While it is therefore necessary to recognise the doctrine of pacta sunt servanda, the courts may decline the enforcement of a time-limitation clause if its implementation would result in unfairness or would be unreasonable for being contrary to public policy.

The test for reasonableness, the court found, was whether or not the clause afforded the claimant an adequate and fair opportunity to seek judicial redress. If a contractual term provides only for an impossibly short time for the dispute to be referred to a court of law, it is contrary to public policy and unenforceable.

As to the requirement of fairness, the court laid out a two-part test:

1. whether the clause itself is unreasonable; and, if not,
2. whether it should be enforced in light of the circumstances that prevent compliance.

The first part entails a weighing-up of the principle of pacta sunt servanda and the right of all persons to seek judicial redress. The second part entails proof by the claimant that he has good reason for his non-compliance with the time-limitation clause. In that regard, the relative equality or inequality of the bargaining positions of the parties is a relevant consideration.

In the present case,

1. the ninety-day time limitation was not manifestly unreasonable;
2. nor was it manifestly unfair: There was no evidence that the contract had not been freely concluded between parties in equal bargaining positions or that the clause was not drawn to the applicant's attention. In the circumstances, enforcement of the clause would not be contrary to public policy.

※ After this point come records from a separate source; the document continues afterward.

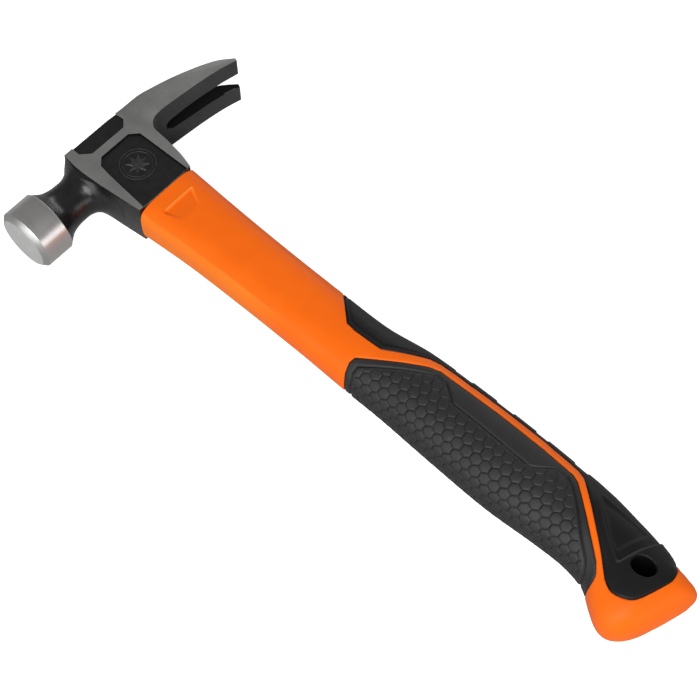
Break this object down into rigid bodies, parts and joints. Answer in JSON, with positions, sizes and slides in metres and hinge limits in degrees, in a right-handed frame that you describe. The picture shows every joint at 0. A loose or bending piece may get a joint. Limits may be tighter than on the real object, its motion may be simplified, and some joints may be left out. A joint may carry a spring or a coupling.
{
  "type": "claw hammer",
  "caption": "Straight-claw hammer: forged steel head with round striking poll, split claws and an eye bonded to a fibreglass-cored handle with a hard jacket and soft grips.",
  "frame": {"origin": "middle of the footprint, on the surface the hammer lies on", "axes": "+X along the head from the striking face to the claws, +Y up the handle to the head, +Z out of the side that faces up"},
  "size_m": [0.128, 0.3316, 0.0295],
  "materials": {
    "forged_steel": "forged steel, ground side land and claws, polished striking poll, black painted recesses and throat",
    "fibreglass": "pultruded fibreglass rod, hidden inside the jacket",
    "epoxy_resin": "cured dark epoxy",
    "orange_plastic": "satin moulded polypropylene, orange",
    "black_rubber": "soft black moulding with a fine matt grain"
  },
  "bodies": {
    "root": {"head": "forged_steel", "core_rod": "fibreglass", "epoxy_bond": "epoxy_resin", "handle_jacket": "orange_plastic", "front_grip": "black_rubber", "rear_grip": "black_rubber"}
  },
  "joints": []
}
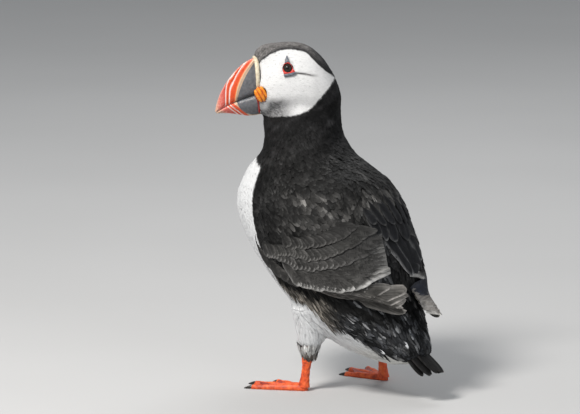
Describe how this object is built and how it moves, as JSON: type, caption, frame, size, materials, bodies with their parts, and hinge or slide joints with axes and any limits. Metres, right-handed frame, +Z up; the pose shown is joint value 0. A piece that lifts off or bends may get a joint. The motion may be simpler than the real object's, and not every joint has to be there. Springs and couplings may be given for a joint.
{
  "type": "atlantic puffin",
  "caption": "Life-size still Atlantic puffin standing upright on webbed feet, wings folded, head turned to its left, with a deep banded bill.",
  "frame": {"origin": "on the floor, under the middle of the whole bird's box", "axes": "+Z up; the body faces -Y, so the bird's left side is +X; the head is turned 52 degrees to its left"},
  "size_m": [0.105, 0.1654, 0.2288],
  "materials": {
    "white_plumage": "soft overlapping white contour feathers",
    "black_plumage": "short dense sooty black feathers",
    "grey_plumage": "fluffy mottled grey-black feathers",
    "tail_feathers": "stiff black vanes with frayed tips",
    "wing_coverts": "black-brown scaly feathers with paler fringes",
    "flight_feathers": "long brown-black vanes with thin pale edges",
    "bill_horn": "ridged horn in slate, cream, orange and red bands",
    "cream_horn": "pale cream horn band",
    "rosette_skin": "folded fleshy orange-yellow skin",
    "eyelid_skin": "bare red-orange skin",
    "slate_horn": "small slate-blue horny plates",
    "eye": "dark brown wet eye",
    "leg_skin": "scaly orange-red skin and webs",
    "claw_horn": "black curved horn"
  },
  "bodies": {
    "root": {"rosette_left": "rosette_skin", "eye_left": "eye", "eye_ring_left": "eyelid_skin", "eye_plate_upper_left": "slate_horn", "eye_plate_lower_left": "slate_horn", "rosette_right": "rosette_skin", "eye_right": "eye", "eye_ring_right": "eyelid_skin", "eye_plate_upper_right": "slate_horn", "eye_plate_lower_right": "slate_horn", "bill_upper": "bill_horn", "bill_lower": "bill_horn", "bill_band": "cream_horn", "head": "white_plumage", "neck": "black_plumage", "trunk": "white_plumage", "rump": "grey_plumage", "tail": "tail_feathers", "wing_coverts_left": "wing_coverts", "wing_secondaries_left": "flight_feathers", "wing_primaries_left": "flight_feathers", "thigh_left": "white_plumage", "shank_left": "leg_skin", "foot_left": "leg_skin", "claw_inner_left": "claw_horn", "claw_middle_left": "claw_horn", "claw_outer_left": "claw_horn", "wing_coverts_right": "wing_coverts", "wing_secondaries_right": "flight_feathers", "wing_primaries_right": "flight_feathers", "thigh_right": "white_plumage", "shank_right": "leg_skin", "foot_right": "leg_skin", "claw_inner_right": "claw_horn", "claw_middle_right": "claw_horn", "claw_outer_right": "claw_horn"}
  },
  "joints": []
}
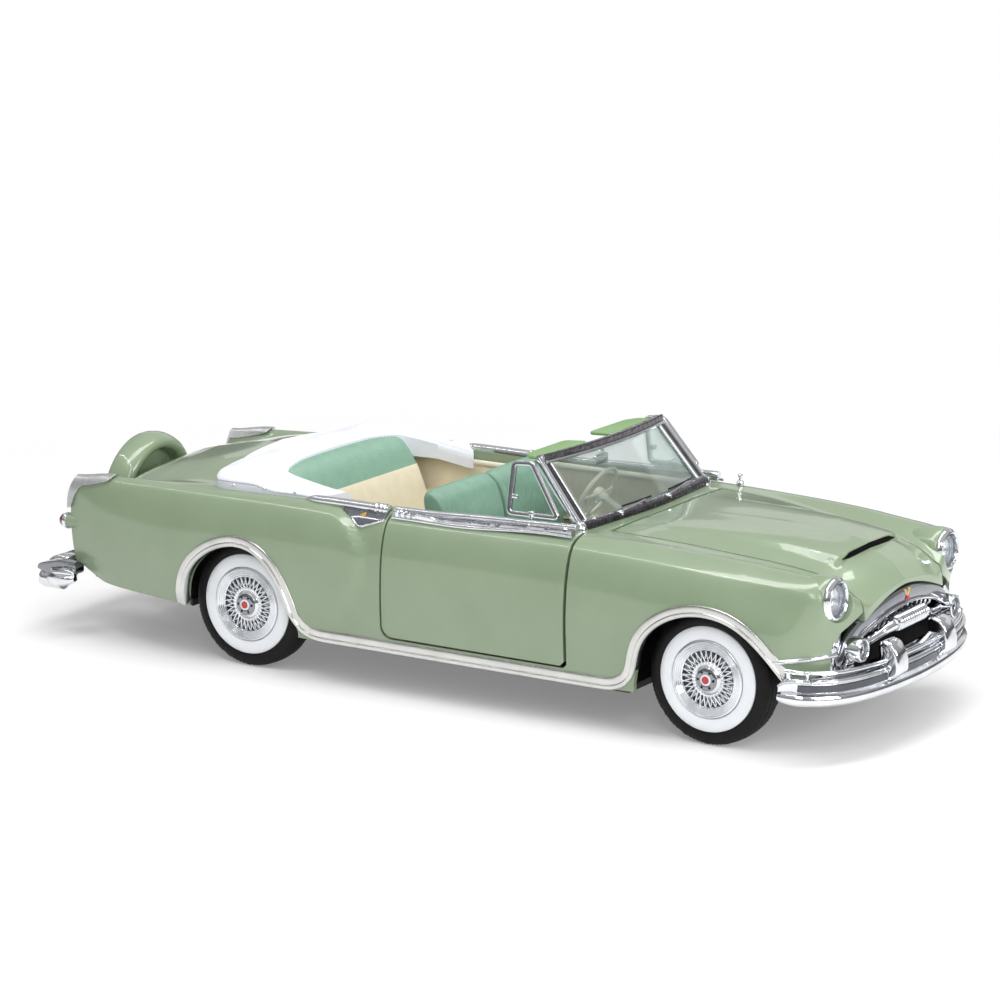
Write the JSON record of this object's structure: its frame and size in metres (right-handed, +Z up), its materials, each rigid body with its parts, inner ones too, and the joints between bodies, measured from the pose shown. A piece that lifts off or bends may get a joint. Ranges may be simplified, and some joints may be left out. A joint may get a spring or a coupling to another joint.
{
  "type": "diecast model convertible car",
  "caption": "Scale-model convertible with opening doors and hood, linked steering, rolling whitewall wheels, folded-roof boot cover and a spare wheel set in the tail.",
  "frame": {"origin": "on the ground under the middle of the car", "axes": "+X to the car's front, +Y to its left side, +Z up"},
  "size_m": [0.235, 0.083, 0.0604],
  "materials": {
    "green_paint": "gloss sage green enamel on die-cast zinc",
    "chrome_plate": "vacuum-plated",
    "white_vinyl": "satin, grained like vinyl cloth",
    "green_seat": "satin, pleated",
    "beige_plastic": "satin",
    "cream_plastic": "semi-gloss",
    "black_plastic": "matte",
    "tyre_rubber": "moulded tread",
    "white_rubber": "satin",
    "red_lens": "clear red",
    "clear_plastic": "clear",
    "steel": "bright",
    "engine_paint": "satin"
  },
  "bodies": {
    "body": {"aerial": "chrome_plate", "body_shell": "green_paint", "boot_cover": "white_vinyl", "chassis": "black_plastic", "dashboard": "cream_plastic", "engine": "engine_paint", "fin_trim_left": "chrome_plate", "fin_trim_right": "chrome_plate", "front_bumper": "chrome_plate", "front_seat": "green_seat", "grille": "chrome_plate", "headlight_bezel_left": "chrome_plate", "headlight_bezel_right": "chrome_plate", "headlight_lens_left": "clear_plastic", "headlight_lens_right": "clear_plastic", "interior_tub": "beige_plastic", "mirror": "chrome_plate", "quarter_trim_left": "chrome_plate", "quarter_trim_right": "chrome_plate", "rear_bumper": "chrome_plate", "rear_seat": "green_seat", "screw_front_left": "steel", "screw_front_right": "steel", "screw_rear": "steel", "spare_cover": "green_paint", "steering_wheel": "cream_plastic", "sun_visor_left": "green_seat", "sun_visor_right": "green_seat", "tail_lens_left": "red_lens", "tail_lens_right": "red_lens", "windshield_frame": "chrome_plate", "windshield_glass": "clear_plastic", "wipers": "chrome_plate"},
    "door_right": {"door_right": "green_paint", "door_panel_right": "beige_plastic", "door_trim_right": "chrome_plate", "vent_frame_right": "chrome_plate", "vent_glass_right": "clear_plastic"},
    "door_left": {"door_left": "green_paint", "door_panel_left": "beige_plastic", "door_trim_left": "chrome_plate", "vent_frame_left": "chrome_plate", "vent_glass_left": "clear_plastic"},
    "hood": {"hood": "green_paint"},
    "knuckle_right": {"knuckle_right": "black_plastic"},
    "knuckle_left": {"knuckle_left": "black_plastic"},
    "tie_rod": {"tie_rod": "black_plastic"},
    "wheel_front_right": {"tyre_front_right": "tyre_rubber", "whitewall_front_right": "white_rubber", "hub_front_right": "chrome_plate"},
    "wheel_front_left": {"tyre_front_left": "tyre_rubber", "whitewall_front_left": "white_rubber", "hub_front_left": "chrome_plate"},
    "rear_axle": {"rear_axle": "steel", "tyre_rear_right": "tyre_rubber", "whitewall_rear_right": "white_rubber", "hub_rear_right": "chrome_plate", "tyre_rear_left": "tyre_rubber", "whitewall_rear_left": "white_rubber", "hub_rear_left": "chrome_plate"}
  },
  "joints": [
    {"name": "door_right_hinge", "type": "hinge", "parent": "body", "child": "door_right", "pos_m": [0.0425, -0.0396, 0.014], "axis": [0, 0, 1], "range_deg": [0, 60]},
    {"name": "door_left_hinge", "type": "hinge", "parent": "body", "child": "door_left", "pos_m": [0.0425, 0.0396, 0.014], "axis": [0, 0, -1], "range_deg": [0, 60]},
    {"name": "hood_hinge", "type": "hinge", "parent": "body", "child": "hood", "pos_m": [0.049, 0, 0.0436], "axis": [0, -1, 0], "range_deg": [0, 45]},
    {"name": "steer_left", "type": "hinge", "parent": "body", "child": "knuckle_left", "pos_m": [0.0795, 0.0256, 0.0158], "axis": [0, 0, 1], "range_deg": [-20, 20]},
    {"name": "steer_right", "type": "hinge", "parent": "body", "child": "knuckle_right", "pos_m": [0.0795, -0.0256, 0.0158], "axis": [0, 0, 1], "range_deg": [-20, 20]},
    {"name": "tie_rod_slide", "type": "slide", "parent": "body", "child": "tie_rod", "axis": [0, 1, 0], "range_m": [-0.0025, 0.0025]},
    {"name": "front_left_spin", "type": "hinge", "parent": "knuckle_left", "child": "wheel_front_left", "pos_m": [0.0795, 0.0324, 0.0158], "axis": [0, 1, 0], "continuous": true},
    {"name": "front_right_spin", "type": "hinge", "parent": "knuckle_right", "child": "wheel_front_right", "pos_m": [0.0795, -0.0324, 0.0158], "axis": [0, 1, 0], "continuous": true},
    {"name": "rear_spin", "type": "hinge", "parent": "body", "child": "rear_axle", "pos_m": [-0.0496, 0, 0.0158], "axis": [0, 1, 0], "continuous": true}
  ],
  "couplings": [
    {"joint": "steer_right", "follows": "steer_left", "ratio": 1},
    {"joint": "tie_rod_slide", "follows": "steer_left", "m_per_rad": -0.00686}
  ]
}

The difficulty in the present case was that the applicant had not furnished the reasons for his non-compliance with the time-limitation clause. Without those facts, the court was unable to say whether the enforcement of the clause against the applicant would be unfair and therefore contrary to public policy. The Court was compelled to conclude, then, that enforcement of the clause would not be unjust to the applicant. It followed that the special plea was well taken. The appeal was dismissed.